In queste ore ognuno ha il suo Marini da raccontare. Il leader della Cisl, l’erede di Donat Cattin, il segretario del Ppi, il presidente del Senato, il quasi Capo dello Stato. Frammenti sparsi di un percorso politico a cui in tanti rendono omaggio riconoscendovi una oggettiva grandezza e ritrovandovi anche un più soggettivo pezzo di sé stessi.

Ma io vorrei spingere quei ricordi più indietro, e chiedo venia se per parlare di Franco racconto anche di me. Io ho cominciato facendo il cronista sindacale al Popolo, il giornale della Dc. Seguivamo soprattutto la Cisl, che in quella stagione (74-77) era messa più o meno così. Il segretario era Bruno Storti, il suo antagonista Vito Scalia. Il segretario della Dc Fanfani avversava il primo e sosteneva il secondo. Tra i due colossi c’era una minuscola correntina guidata appunto da uno sconosciuto o quasi: Franco Marini.

Lo conobbi allora, e per quanto potevo (cioè pochissimo) cercai di dargli la maggiore visibilità. Mi sembrava una sfida coraggiosa la sua, quasi temeraria. Storti aveva il controllo dell’apparato, e buoni rapporti con le altre sigle sindacali. Scalia aveva l’appoggio della Dc, convinta e determinata. Ma appunto per questo colpiva la tenacia con cui un giovane alle prime armi osava sfidare i colossi del suo tempo.

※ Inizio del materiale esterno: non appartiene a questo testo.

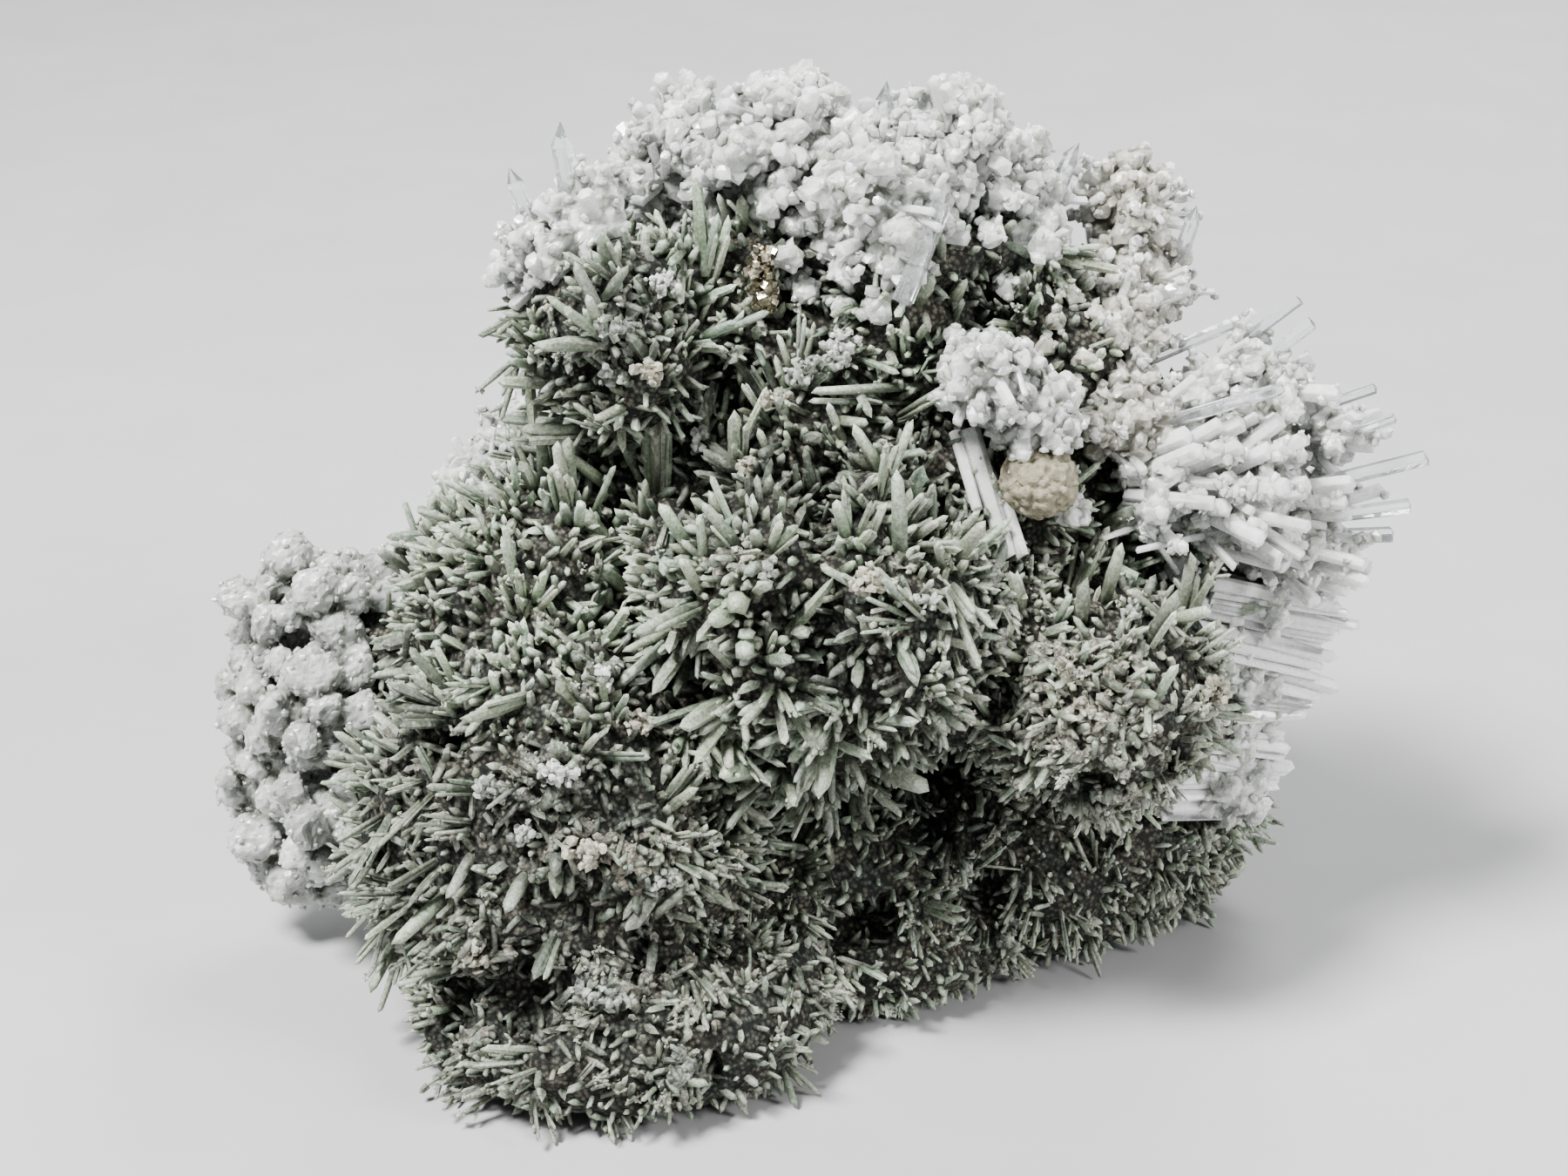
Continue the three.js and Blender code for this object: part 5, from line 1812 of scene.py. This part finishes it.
def pyrite_nugget():
    """Small bright cubes grown in a strip on the back of the hollow."""
    rng = draws("pyrite")
    low, high = np.array(PYRITE_STRIP)
    places = low + (high - low) * rng.random((PYRITE_CUBES, 1))
    places = places + rng.normal(0, PYRITE_STRAY, (PYRITE_CUBES, 3))
    corner = np.array([(x, y, z) for x in (-1, 1) for y in (-1, 1) for z in (-1, 1)]) / 2
    turn = random_turns(len(places), rng)
    size = rng.uniform(*PYRITE_SIZE, (PYRITE_CUBES, 1, 1))
    bodies = places[:, None] + size * np.einsum("kd,nde->nke", corner, turn)
    faces = np.array([(0, 1, 3, 2), (4, 6, 7, 5), (0, 4, 5, 1), (2, 3, 7, 6), (0, 2, 6, 4), (1, 5, 7, 3)])
    make_piece("pyrite_cubes", flatten(bodies, faces), pyrite_look(), ["pyrite_nugget"])


def clear_prisms(look):
    """The clear quartz, pointed and with flat ends, as one piece."""
    rng = draws("clear_prisms")
    pointed, faces, _ = crystals(*columns(CLEAR_PRISMS), rng, cone=1.6, rough=0.05, **POINTED_STUB)
    flat, _, _ = crystals(*columns(FLAT_PRISMS), rng, **BLUNT_END)
    mesh = join(flatten(pointed, faces), flatten(flat, faces))
    make_piece("clear_prisms", mesh, look, ["quartz_matrix"])


# ---------------------------------------------------------------------------------------------
# Camera, floor and light
# ---------------------------------------------------------------------------------------------


FLOOR_HALF = 3.0  # metres
FLOOR_GREYS = (0.47, 0.50)
FLOOR_PATCH = 40  # mm
LIGHT_AIM = (0, 0, 0.06)  # metres
LIGHTS = {
    "key": dict(place=(-0.5, -0.4, 1.08), size=0.3, power=32),
    "fill": dict(place=(0.95, -0.55, 0.6), size=0.35, power=11),
    "rim": dict(place=(0.3, 0.8, 0.8), size=0.6, power=9),
}
WORLD_COLOUR = (0.9, 0.95, 1.0, 1)
WORLD_STRENGTH = 0.21


def camera():
    """The camera of the photo frame."""
    data = bpy.data.cameras.new("camera")
    data.sensor_fit = "HORIZONTAL"
    data.sensor_width = SENSOR_WIDTH
    data.lens = PIXELS_PER_UNIT / PHOTO_SIZE[0] * SENSOR_WIDTH
    data.clip_start = CLIP_START
    data.clip_end = CLIP_END
    view = bpy.data.objects.new("camera", data)
    view.location = CAMERA_PLACE * MM
    view.rotation_euler = (math.pi / 2 - CAMERA_PITCH, 0, 0)
    bpy.context.scene.collection.objects.link(view)
    bpy.context.scene.camera = view


def floor():
    """A plain pale floor."""
    look = Look("floor")
    dark, light = FLOOR_GREYS
    look.set(Base_Color=look.ramp(look.noise(FLOOR_PATCH), (0.3, dark), (0.7, light)), Roughness=0.9)
    corners = [(x * FLOOR_HALF, y * FLOOR_HALF, 0) for x, y in ((-1, -1), (1, -1), (1, 1), (-1, 1))]
    mesh = bpy.data.meshes.new("floor")
    mesh.from_pydata(corners, [], [(0, 1, 2, 3)])
    mesh.materials.append(look.material)
    ground = bpy.data.objects.new("floor", mesh)
    bpy.context.scene.collection.objects.link(ground)


def area_light(name, place, size, power):
    """A square light at the place, in metres, that points at the block."""
    data = bpy.data.lights.new(name, "AREA")
    data.shape = "SQUARE"
    data.size = size
    data.energy = power
    light = bpy.data.objects.new(name, data)
    light.location = place
    way = Vector(LIGHT_AIM) - Vector(place)
    light.rotation_euler = way.to_track_quat("-Z", "Y").to_euler()
    bpy.context.scene.collection.objects.link(light)


def studio():
    """Soft lights and a dim even surround."""
    for name, light in LIGHTS.items():
        area_light(name, **light)
    world = bpy.data.worlds.new("world")
    world.use_nodes = True
    background = world.node_tree.nodes["Background"]
    background.inputs["Color"].default_value = WORLD_COLOUR
    background.inputs["Strength"].default_value = WORLD_STRENGTH
    bpy.context.scene.world = world
    bpy.context.scene.view_settings.look = "AgX - Medium High Contrast"


camera()
floor()
studio()
rock_mesh = rock()
green_needles(rock_mesh)
white = calcite_look("calcite", (0.88, 0.89, 0.87), (0.66, 0.68, 0.62))
milky = milky_quartz_look()
calcite_crusts(rock_mesh, white)
calcite_blades(milky)
dolomite_lump()
pyrite_nugget()
clear = clear_quartz_look()
milky_prisms(milky, white)
single_prisms(milky, white)
clear_prisms(clear)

Lo faceva con argomenti tutt’altro che ovvi e conformisti. Quando la Cgil sosteneva la bizzarra tesi del salario come “variabile indipendente” Marini diceva chiaro e tondo che si trattava di “una sciocchezza, una follia”. Gli ho sentito spesso fare affermazioni scomode, attirandosi le critiche dei demagoghi e quelle dei conformisti. Lui ne era quasi compiaciuto. E si capiva che su quelle affermazioni stava costruendo un suo percorso che l’avrebbe portato in cima, a dispetto dei pronostici dell’epoca, tutt’altro che propizi.

Aveva le sue furbizie, come è ovvio. Un giorno mi disse “sono un democristiano non in crisi”, e più tardi mi telefonò per dire “scrivila quella frase, così Fanfani è contento”. Ma gli piaceva soprattutto navigare controcorrente e affrontare il mare in tempesta. Lo faceva senza retorica, senza fingere di essere ispirato, senza ostentare l’idea di una missione. La sua grandezza stava semmai nella semplicità con cui sapeva essere autentico, sottratto alle mode e agli artifici a cui tanti dei suoi colleghi stavano sacrificando tutto il loro incenso.

Era così, Marini. Lo era da giovane e lo è rimasto fino alla fine. Così solido, così autentico, così forte. E insieme, così semplice. Astuto quanto è richiesto dalle regole della politica. Leale quanto gli dettava la sua coscienza. Generoso quanto gli veniva da un’ispirazione mai trasformata in retorica. Se potesse ascoltare le voci di quanti lo ricordano oggi con dolore e commozione forse ne sorriderebbe. Ma farebbe male. Il dolore e la commozione di tanti di noi se li è meritati tutti. Anche se esibirli oggi significa un po’ violare il suo codice.